ECLI:NL:OGHNAA:2010:BL2920
Gemeenschappelijk Hof van Justitie van de Nederlandse Antillen en Aruba
- Raadkamer
- J. Lock
- A. Lewin
- R. Schoemaker
- Rechtspraak.nl
Opheffing voorlopige hechtenis onder voorwaarde van vreemdelingengratie
In deze zaak heeft verzoeker, geboren in 1964 in Sri Lanka en thans gedetineerd op Sint Maarten, verzocht om opheffing van zijn voorlopige hechtenis, onder de voorwaarde dat hem vreemdelingengratie wordt verleend. Dit verzoek werd behandeld door het Gemeenschappelijk Hof van Justitie van de Nederlandse Antillen en Aruba op 3 februari 2010. De verzoeker was eerder veroordeeld tot een gevangenisstraf van drie jaar, waarvan zes maanden voorwaardelijk, door het Gerecht in eerste aanleg van de Nederlandse Antillen op 21 september 2009. De officier van justitie had tegen dit vonnis hoger beroep aangetekend, waarover nog geen beslissing was genomen.
Tijdens de zitting op 28 januari 2010 werd het verzoek tot opheffing van de voorlopige hechtenis ingediend.
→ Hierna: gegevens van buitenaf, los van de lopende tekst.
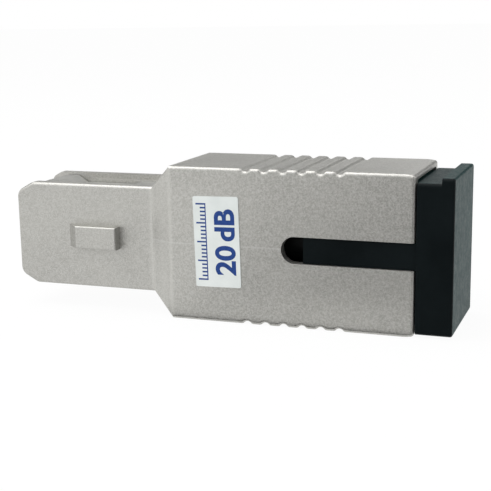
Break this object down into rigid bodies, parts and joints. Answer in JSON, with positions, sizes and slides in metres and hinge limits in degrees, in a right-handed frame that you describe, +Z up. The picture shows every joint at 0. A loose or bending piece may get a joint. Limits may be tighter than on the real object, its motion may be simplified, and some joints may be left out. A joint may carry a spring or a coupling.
{
  "type": "fibre attenuator",
  "caption": "Plug-to-socket push-pull fibre attenuator: metal housing with plug plates, key slot, grip grooves, ferrule and dust cap.",
  "frame": {"origin": "on the optical axis, at the plane of the plug plates' front ends", "axes": "+X from the plug to the socket, +Z up across the wide section, the labelled face towards -Y"},
  "size_m": [0.0393, 0.0094, 0.013],
  "materials": {
    "plated_casting": "satin nickel plate on a zinc casting, fine grain",
    "plated_frame": "satin nickel plate",
    "label_paper": "smooth white sticker with blue print",
    "ferrule_ceramic": "polished white ceramic",
    "fibre_glass": "clear doped glass",
    "collar_plastic": "moulded",
    "spring_steel": "drawn stainless wire",
    "stop_brass": "turned",
    "holder_plastic": "moulded",
    "cap_plastic": "soft black moulding"
  },
  "bodies": {
    "housing": {"outer_housing": "plated_casting", "label": "label_paper"},
    "core": {"plug_frame": "plated_frame", "spring_stop": "stop_brass", "split_sleeve": "ferrule_ceramic", "sleeve_holder": "holder_plastic", "ferrule_spring": "spring_steel"},
    "ferrule_unit": {"ferrule": "ferrule_ceramic", "attenuating_fibre": "fibre_glass", "ferrule_collar": "collar_plastic"},
    "cap": {"dust_cap": "cap_plastic"}
  },
  "joints": [
    {"name": "push_pull", "type": "slide", "parent": "housing", "child": "core", "axis": [-1, 0, 0], "range_m": [0, 0.0015]},
    {"name": "ferrule_float", "type": "slide", "parent": "core", "child": "ferrule_unit", "axis": [1, 0, 0], "range_m": [0, 0.0012], "stiffness_N_per_m": 3000, "springref_m": -0.003, "deforming": ["ferrule_spring"]},
    {"name": "cap_pull", "type": "slide", "parent": "housing", "child": "cap", "axis": [1, 0, 0], "range_m": [0, 0.03]}
  ]
}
Het Hof oordeelde dat er nog steeds ernstige bezwaren tegen de verzoeker bestonden en dat de gronden voor de voorlopige hechtenis onverminderd van kracht waren. Het Hof stelde vast dat verzoeker in aanmerking kwam voor vreemdelingengratie, aangezien hij meer dan negen maanden gedetineerd was en eenderde van zijn onvoorwaardelijke straf had uitgezeten. Dit leidde tot de conclusie dat de situatie, zoals bedoeld in artikel 108, vijfde lid van het Wetboek van Strafvordering, zich voordeed, wat betekende dat de voorlopige hechtenis opgeheven moest worden.
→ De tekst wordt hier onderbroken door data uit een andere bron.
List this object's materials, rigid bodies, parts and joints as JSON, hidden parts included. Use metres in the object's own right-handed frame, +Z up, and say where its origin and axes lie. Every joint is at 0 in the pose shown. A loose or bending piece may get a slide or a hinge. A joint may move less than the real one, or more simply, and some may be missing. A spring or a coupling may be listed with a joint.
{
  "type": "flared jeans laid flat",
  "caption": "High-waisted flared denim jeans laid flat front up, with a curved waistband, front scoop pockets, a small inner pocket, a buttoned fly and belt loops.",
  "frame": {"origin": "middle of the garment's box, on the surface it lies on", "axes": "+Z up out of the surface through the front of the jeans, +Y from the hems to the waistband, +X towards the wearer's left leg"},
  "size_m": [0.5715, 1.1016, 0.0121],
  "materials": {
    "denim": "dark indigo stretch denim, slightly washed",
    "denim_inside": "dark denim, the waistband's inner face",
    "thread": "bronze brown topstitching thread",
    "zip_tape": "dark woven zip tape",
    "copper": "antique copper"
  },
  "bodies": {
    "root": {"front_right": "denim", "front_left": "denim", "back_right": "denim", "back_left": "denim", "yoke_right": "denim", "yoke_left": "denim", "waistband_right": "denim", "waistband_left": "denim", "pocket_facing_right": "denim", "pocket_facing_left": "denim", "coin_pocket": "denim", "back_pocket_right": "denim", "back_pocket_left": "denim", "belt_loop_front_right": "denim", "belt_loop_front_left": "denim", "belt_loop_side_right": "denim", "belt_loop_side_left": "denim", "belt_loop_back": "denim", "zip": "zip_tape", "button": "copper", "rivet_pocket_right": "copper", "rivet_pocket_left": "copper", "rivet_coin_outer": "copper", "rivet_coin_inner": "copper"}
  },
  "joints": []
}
Het Hof besloot uiteindelijk om de voorlopige hechtenis per 14 februari 2010 op te heffen, maar zag geen aanleiding voor een voorwaardelijke opheffing, omdat de situatie van artikel 108, vijfde lid, ook zou gelden als de vreemdelingengratie niet tijdig werd verleend. De beslissing werd genomen door de rechters J. Lock, A. Lewin en R. Schoemaker, in aanwezigheid van de griffier.